We would like to make one additional comment before we finish. If one holds on to a panentheistic viewpoint of “all existence”, what they are saying then is that a “part of God” is the Universe (however that “part” is defined and modified by delusion, etc.), while the “rest of God” subsists outside of the Universe, our job being to “reabsorb” ourselves into the “Full Divinity” through the acquisition of knowledge and the removals of the veils of ignorance. [The difference between this and a full “pantheistic” view is that the pantheist thinks that “God” and “Universe” are “absolutely identical” to one another.]
We had already discussed many of the problems from the “creation’s side” with respect to this panentheistic assumption, but we can also say something else: We see that above, the being they call “God” is already partitioned, so one cannot say that we are dealing with the Divine Being whatsoever, but with something compounded.
And we would also not be able to run away from the supposition that “God” created the Universe with this “part of Himself”, and this would make the “Divine Being” simply a molder of already existing material, and would make Himself a malleable Being, both of which grossly go against the very conception of the True God.

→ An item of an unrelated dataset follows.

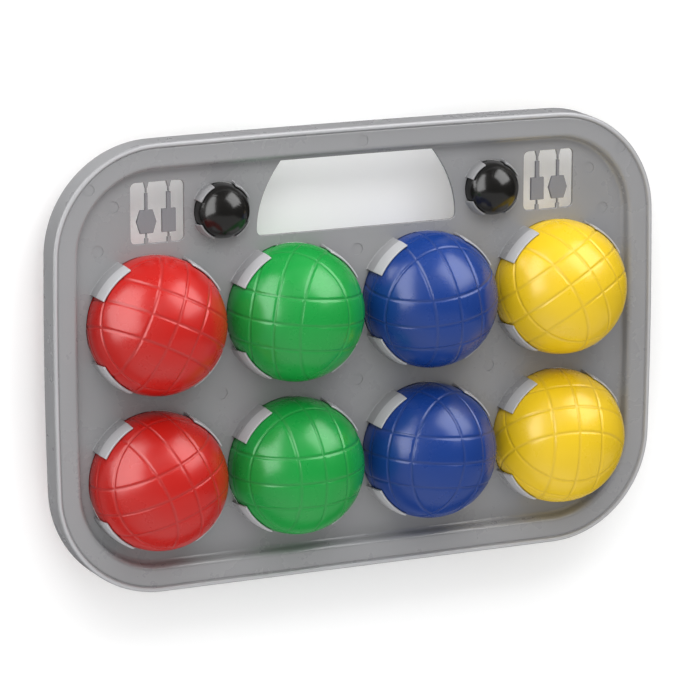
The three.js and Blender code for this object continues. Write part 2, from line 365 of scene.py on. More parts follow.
STRAIGHT_X = 2 * (HALF_WIDTH - CORNER)
STRAIGHT_Y = 2 * (HALF_HEIGHT - CORNER)
start_y = -STRAIGHT_Y / 2
rim = draw_outline("rim", [(HALF_WIDTH - inset, start_y, z) for inset, z in rim_section()])
print("rim section has", len(rim_section()), "points")

# %% [markdown]
# The open section now goes for a walk: along one side, round a corner, along the next side, and so
# on until it meets itself. The straight sides are cut into short steps, which the next cell needs.

# %% Carry the section round the tray
CORNER_STEPS = 26
SIDE_STEPS = 10


def carry_round():
    turns = ((0, 1, STRAIGHT_Y), (-1, 0, STRAIGHT_X), (0, -1, STRAIGHT_Y), (1, 0, STRAIGHT_X))
    centres = ((1, 1), (-1, 1), (-1, -1), (1, -1))
    for (x, y, length), (side, end) in zip(turns, centres):
        step = Vector((x, y, 0)) * length / SIDE_STEPS
        for _ in range(SIDE_STEPS):
            bpy.ops.mesh.extrude_region_move(TRANSFORM_OT_translate={"value": step})
        centre = (side * STRAIGHT_X / 2, end * STRAIGHT_Y / 2, 0)
        bpy.ops.mesh.spin(steps=CORNER_STEPS, angle=-math.pi / 2, center=centre, axis=(0, 0, 1))


carry_round()
clean(rim)
print("rim:", triangles(rim), "triangles")

# %% [markdown]
# A big thin moulding never comes out of its tool quite straight. The top of this one is highest
# in the middle, and its two ends are fullest at half height, by less than a millimetre. Points of
# the rim are drawn in towards the corners, as proportional editing would, and never outwards.

# %% Let the long edges bow
TOP_BOW = 0.8 * MM
END_BOW = 0.7 * MM


def bow(piece):
    for vertex in piece.data.vertices:
        along_x = min(1, abs(vertex.co.x) / (STRAIGHT_X / 2))
        along_y = min(1, abs(vertex.co.y) / (STRAIGHT_Y / 2))
        if vertex.co.y > 0:
            vertex.co.y -= TOP_BOW * along_x**2 * min(1, vertex.co.y / (HALF_HEIGHT - RIM_WIDTH))
        in_x = min(1, abs(vertex.co.x) / (HALF_WIDTH - RIM_WIDTH))
        vertex.co.x -= math.copysign(END_BOW * along_y**2 * in_x, vertex.co.x)


bow(rim)

# %% [markdown]
# The panel is a flat sheet with thirteen holes: eight for the balls, two for the jacks, two
# windows for the pegs and one for the hand. A flat curve is the quickest way to such a plate: every
# inner outline becomes a hole, and the curve's own bevel rounds every edge, as in a real tool.
# The windows keep the gates that hold the pegs until somebody breaks them off.

# %% Gather where the balls, jacks and pegs are
COLOURS = ("red", "green", "blue", "yellow")
ROWS = ("upper", "lower")
SIDES = ("left", "right")
PEG_KINDS = ("hex", "flat")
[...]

Rather, the truth, as taught in Islam, is that Allah creates that which is possible in existence, and defines every single one of the relative and dimensional characteristics, as per His Will, Power, and Knowledge, without it being a “part of His Self”. This is because the absolutely impossible in existence is simply that (i.e. its existence is absolutely impossible), while the absolutely necessary in existence cannot be attributed with changes (as even the Hindu monk above acknowledged.)
So this was a small commentary on the tract by “Swami Vivekananda”; we are certain that there are many more concepts tied to this ideology that have yet to be discussed by us, since they were hidden within this tract, but they will definitely be dealt with whenever they come in other instances. We pray for the guidance of all those who seek it, and may Allah’s blessings nd peace be upon Prophet Muhammad ﷺ, his family and Companions.